#### INFORMATION SHOWN:

* * * * * * * * *

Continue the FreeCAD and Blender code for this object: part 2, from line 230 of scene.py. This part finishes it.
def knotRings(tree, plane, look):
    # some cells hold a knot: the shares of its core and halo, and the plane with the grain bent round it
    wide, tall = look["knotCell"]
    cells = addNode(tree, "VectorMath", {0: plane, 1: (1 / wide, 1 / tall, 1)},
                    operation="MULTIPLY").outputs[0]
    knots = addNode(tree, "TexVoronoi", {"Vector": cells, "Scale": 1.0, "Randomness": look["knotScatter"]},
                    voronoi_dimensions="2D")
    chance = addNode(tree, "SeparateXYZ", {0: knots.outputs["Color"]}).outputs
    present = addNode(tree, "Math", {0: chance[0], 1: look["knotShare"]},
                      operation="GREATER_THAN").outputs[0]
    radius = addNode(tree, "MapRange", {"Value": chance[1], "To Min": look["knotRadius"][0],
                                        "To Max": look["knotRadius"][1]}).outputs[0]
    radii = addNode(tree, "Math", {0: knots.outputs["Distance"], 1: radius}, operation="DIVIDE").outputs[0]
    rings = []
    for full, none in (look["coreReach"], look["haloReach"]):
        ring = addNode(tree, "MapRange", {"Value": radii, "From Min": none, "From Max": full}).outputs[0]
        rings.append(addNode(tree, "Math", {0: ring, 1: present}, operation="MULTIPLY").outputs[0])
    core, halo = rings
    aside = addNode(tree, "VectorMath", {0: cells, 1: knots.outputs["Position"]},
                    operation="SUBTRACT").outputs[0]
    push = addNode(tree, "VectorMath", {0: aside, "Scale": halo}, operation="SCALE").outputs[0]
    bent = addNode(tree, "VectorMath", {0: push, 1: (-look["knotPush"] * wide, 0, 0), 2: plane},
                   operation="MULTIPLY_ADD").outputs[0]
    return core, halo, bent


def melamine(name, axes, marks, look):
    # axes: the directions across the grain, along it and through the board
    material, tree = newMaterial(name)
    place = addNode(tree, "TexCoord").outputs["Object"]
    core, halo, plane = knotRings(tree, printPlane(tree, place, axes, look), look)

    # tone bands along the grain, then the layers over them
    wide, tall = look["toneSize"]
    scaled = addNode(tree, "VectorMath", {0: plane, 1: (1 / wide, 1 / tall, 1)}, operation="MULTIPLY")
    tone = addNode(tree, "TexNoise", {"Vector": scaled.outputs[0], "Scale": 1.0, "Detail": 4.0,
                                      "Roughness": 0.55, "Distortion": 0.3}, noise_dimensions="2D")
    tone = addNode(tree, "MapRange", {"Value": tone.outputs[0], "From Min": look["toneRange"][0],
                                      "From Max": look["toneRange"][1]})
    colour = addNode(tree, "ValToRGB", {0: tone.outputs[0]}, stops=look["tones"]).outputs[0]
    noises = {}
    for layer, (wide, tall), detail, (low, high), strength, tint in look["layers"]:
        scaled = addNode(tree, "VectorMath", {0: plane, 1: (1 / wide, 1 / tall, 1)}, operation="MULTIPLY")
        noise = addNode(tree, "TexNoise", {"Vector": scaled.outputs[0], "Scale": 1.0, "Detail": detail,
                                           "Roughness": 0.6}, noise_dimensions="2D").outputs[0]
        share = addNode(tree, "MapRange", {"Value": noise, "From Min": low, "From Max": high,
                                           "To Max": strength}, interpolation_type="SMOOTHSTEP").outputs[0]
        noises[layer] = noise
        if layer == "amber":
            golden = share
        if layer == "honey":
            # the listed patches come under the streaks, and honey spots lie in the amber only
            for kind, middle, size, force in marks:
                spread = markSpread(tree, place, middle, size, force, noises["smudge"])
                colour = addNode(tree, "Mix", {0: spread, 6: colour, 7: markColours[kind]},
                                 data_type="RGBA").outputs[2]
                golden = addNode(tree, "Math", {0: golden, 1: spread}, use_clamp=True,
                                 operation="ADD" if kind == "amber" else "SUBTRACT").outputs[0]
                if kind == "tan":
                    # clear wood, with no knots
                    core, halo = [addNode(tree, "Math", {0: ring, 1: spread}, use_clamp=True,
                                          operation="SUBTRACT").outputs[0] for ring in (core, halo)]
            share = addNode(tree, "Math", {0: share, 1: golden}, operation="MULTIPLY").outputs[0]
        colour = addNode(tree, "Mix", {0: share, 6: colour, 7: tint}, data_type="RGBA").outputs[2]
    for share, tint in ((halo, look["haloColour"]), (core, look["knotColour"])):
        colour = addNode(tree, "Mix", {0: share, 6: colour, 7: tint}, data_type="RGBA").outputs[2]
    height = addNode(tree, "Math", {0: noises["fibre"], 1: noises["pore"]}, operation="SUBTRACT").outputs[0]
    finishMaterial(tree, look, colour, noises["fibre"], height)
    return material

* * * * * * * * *

#### PROBLEM REQUIREMENTS:
All of the lines above need to be given again exactly.

#### TASK SOLUTION:
Continue the FreeCAD and Blender code for this object: part 2, from line 230 of scene.py. This part finishes it.
def knotRings(tree, plane, look):
    # some cells hold a knot: the shares of its core and halo, and the plane with the grain bent round it
    wide, tall = look["knotCell"]
    cells = addNode(tree, "VectorMath", {0: plane, 1: (1 / wide, 1 / tall, 1)},
                    operation="MULTIPLY").outputs[0]
    knots = addNode(tree, "TexVoronoi", {"Vector": cells, "Scale": 1.0, "Randomness": look["knotScatter"]},
                    voronoi_dimensions="2D")
    chance = addNode(tree, "SeparateXYZ", {0: knots.outputs["Color"]}).outputs
    present = addNode(tree, "Math", {0: chance[0], 1: look["knotShare"]},
                      operation="GREATER_THAN").outputs[0]
    radius = addNode(tree, "MapRange", {"Value": chance[1], "To Min": look["knotRadius"][0],
                                        "To Max": look["knotRadius"][1]}).outputs[0]
    radii = addNode(tree, "Math", {0: knots.outputs["Distance"], 1: radius}, operation="DIVIDE").outputs[0]
    rings = []
    for full, none in (look["coreReach"], look["haloReach"]):
        ring = addNode(tree, "MapRange", {"Value": radii, "From Min": none, "From Max": full}).outputs[0]
        rings.append(addNode(tree, "Math", {0: ring, 1: present}, operation="MULTIPLY").outputs[0])
    core, halo = rings
    aside = addNode(tree, "VectorMath", {0: cells, 1: knots.outputs["Position"]},
                    operation="SUBTRACT").outputs[0]
    push = addNode(tree, "VectorMath", {0: aside, "Scale": halo}, operation="SCALE").outputs[0]
    bent = addNode(tree, "VectorMath", {0: push, 1: (-look["knotPush"] * wide, 0, 0), 2: plane},
                   operation="MULTIPLY_ADD").outputs[0]
    return core, halo, bent


def melamine(name, axes, marks, look):
    # axes: the directions across the grain, along it and through the board
    material, tree = newMaterial(name)
    place = addNode(tree, "TexCoord").outputs["Object"]
    core, halo, plane = knotRings(tree, printPlane(tree, place, axes, look), look)

    # tone bands along the grain, then the layers over them
    wide, tall = look["toneSize"]
    scaled = addNode(tree, "VectorMath", {0: plane, 1: (1 / wide, 1 / tall, 1)}, operation="MULTIPLY")
    tone = addNode(tree, "TexNoise", {"Vector": scaled.outputs[0], "Scale": 1.0, "Detail": 4.0,
                                      "Roughness": 0.55, "Distortion": 0.3}, noise_dimensions="2D")
    tone = addNode(tree, "MapRange", {"Value": tone.outputs[0], "From Min": look["toneRange"][0],
                                      "From Max": look["toneRange"][1]})
    colour = addNode(tree, "ValToRGB", {0: tone.outputs[0]}, stops=look["tones"]).outputs[0]
    noises = {}
    for layer, (wide, tall), detail, (low, high), strength, tint in look["layers"]:
        scaled = addNode(tree, "VectorMath", {0: plane, 1: (1 / wide, 1 / tall, 1)}, operation="MULTIPLY")
        noise = addNode(tree, "TexNoise", {"Vector": scaled.outputs[0], "Scale": 1.0, "Detail": detail,
                                           "Roughness": 0.6}, noise_dimensions="2D").outputs[0]
        share = addNode(tree, "MapRange", {"Value": noise, "From Min": low, "From Max": high,
                                           "To Max": strength}, interpolation_type="SMOOTHSTEP").outputs[0]
        noises[layer] = noise
        if layer == "amber":
            golden = share
        if layer == "honey":
            # the listed patches come under the streaks, and honey spots lie in the amber only
            for kind, middle, size, force in marks:
                spread = markSpread(tree, place, middle, size, force, noises["smudge"])
                colour = addNode(tree, "Mix", {0: spread, 6: colour, 7: markColours[kind]},
                                 data_type="RGBA").outputs[2]
                golden = addNode(tree, "Math", {0: golden, 1: spread}, use_clamp=True,
                                 operation="ADD" if kind == "amber" else "SUBTRACT").outputs[0]
                if kind == "tan":
                    # clear wood, with no knots
                    core, halo = [addNode(tree, "Math", {0: ring, 1: spread}, use_clamp=True,
                                          operation="SUBTRACT").outputs[0] for ring in (core, halo)]
            share = addNode(tree, "Math", {0: share, 1: golden}, operation="MULTIPLY").outputs[0]
        colour = addNode(tree, "Mix", {0: share, 6: colour, 7: tint}, data_type="RGBA").outputs[2]
    for share, tint in ((halo, look["haloColour"]), (core, look["knotColour"])):
        colour = addNode(tree, "Mix", {0: share, 6: colour, 7: tint}, data_type="RGBA").outputs[2]
    height = addNode(tree, "Math", {0: noises["fibre"], 1: noises["pore"]}, operation="SUBTRACT").outputs[0]
    finishMaterial(tree, look, colour, noises["fibre"], height)
    return material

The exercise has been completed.